Sometimes people have an image of Mormons that makes them all seem identical. After all, with so many rules, how can there be any diversity? Mormon is a nickname sometimes given to members of The Church of Jesus Christ of Latter-day Saints.
The Mormon rules do create some similarities among those who try to live the commandments. For instance, a practicing Mormon will make traditional family life a critical part of his life. He will avoid alcohol and tobacco, do a lot of volunteer work, and try to be honest in his dealings, for instance. He will attend church on Sundays and have prayers and scripture study every day.
The rules actually cover only a small portion of our days, however, except in terms of integrity and character. That leaves a lot of time for personal choices. I like to compare Mormon life to a sonnet. A sonnet is a poem with a great many rules regulating its rhythm and line length. All the same, despite the many rules, there are millions of sonnets and they are all different. Although the rules of the sonnet dictate the basic framework of the poem, the content is very different in each one because the content is the work of the individual poet.
Mormons Can Be Diverse
Mormons are like that. We share an eternal perspective that frames our lives, but within that frame, we can build the life we want. Mormons once lived in communities that were mostly Mormon, but that was due to the circumstances of the time—communication was very difficult and the dangers to Mormons were great. Today, however, Mormons live wherever they want to live all over the world. While some attend church colleges, there are no Mormon schools below college level, so they send their children to public or private schools or they homeschool. They choose any career they want and work wherever they choose.
There Isn’t One Right Way to be a Mormon
The late Chieko N. Okazaki, a former female Mormon leader, said,
Let me give you an example. Here are two quilts. Both are handmade, beautiful, and delightful to snuggle down in or wrap around a grandchild. Now look at this quilt. It’s a Hawaiian quilt with a strong, predictable pattern. We can look at half of the quilt and predict what the other half looks like. Sometimes our lives seem patterned, predictable in happy ways, in order.
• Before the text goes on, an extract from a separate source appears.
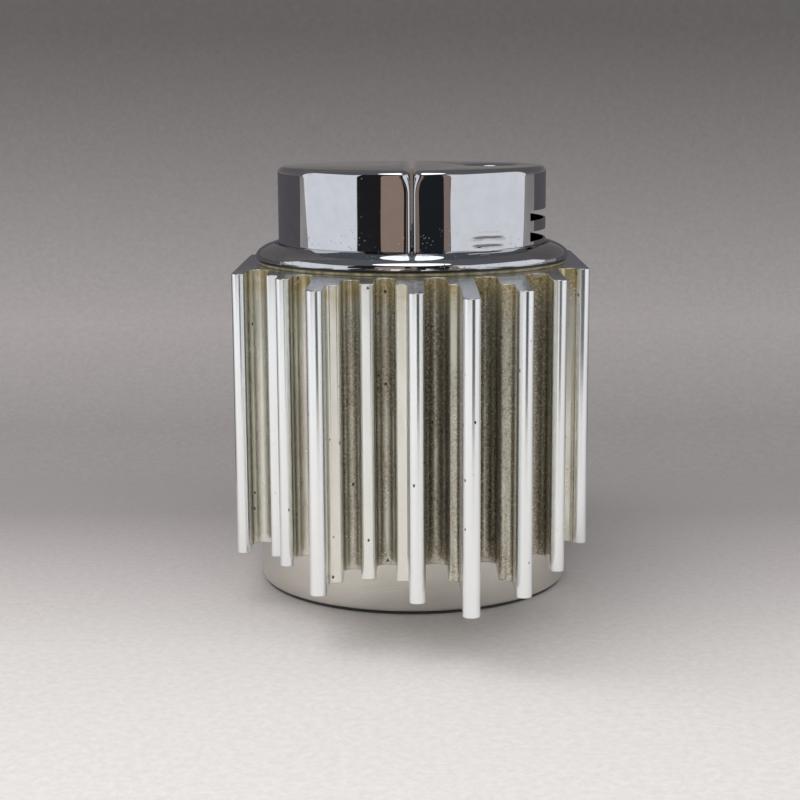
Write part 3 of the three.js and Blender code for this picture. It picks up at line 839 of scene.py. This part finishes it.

Now look at this second quilt. This style is called a crazy quilt. Some pieces are the same color, but no two pieces are the same size. They’re odd shapes. They come together at odd angles. This is an unpredictable quilt. Sometimes our lives are unpredictable, unpatterned, not neat or well-ordered.
Well, there’s not one right way to be a quilt as long as the pieces are stitched together firmly. Both of these quilts will keep us warm and cozy. Both are beautiful and made with love. There’s not just one right way to be a Mormon woman, either, as long as we are firmly grounded in faith in the Savior, make and keep covenants, live the commandments, and work together in charity (Chieko N. Okazaki, Strength in the Savior, October 1993, General Conference).
This applies, of course, to Mormon men as well. Listen long enough to any group of Mormons (or follow them online) and you’ll find an extraordinary diversity of life choices, politics, hobbies, reading preferences, and lifestyles. Mormons have lots of opinions and aren’t afraid to express them, so when you listen to Mormons talk, you’ll find they often don’t agree on subjects that don’t have an official stance. Mormons believe God does not reveal everything and where there is no official pronouncement, we are free to believe as we choose—and we do.
Take me, for instance. I am not the stereotypical Mormon, even though I’m a very practicing, believing, and mainstream Mormon. I am a political moderate and independent, I homeschooled my kids, I have my own business, I don’t live in Utah or even in the west…and I hate to cook and clean. I don’t fit the world’s picture of a Mormon but I am one all the same. Once you start talking to real Mormons, instead of just reading what other people say about them, you may be surprised by the range of diversity you find, just as you do in your favorite sonnets.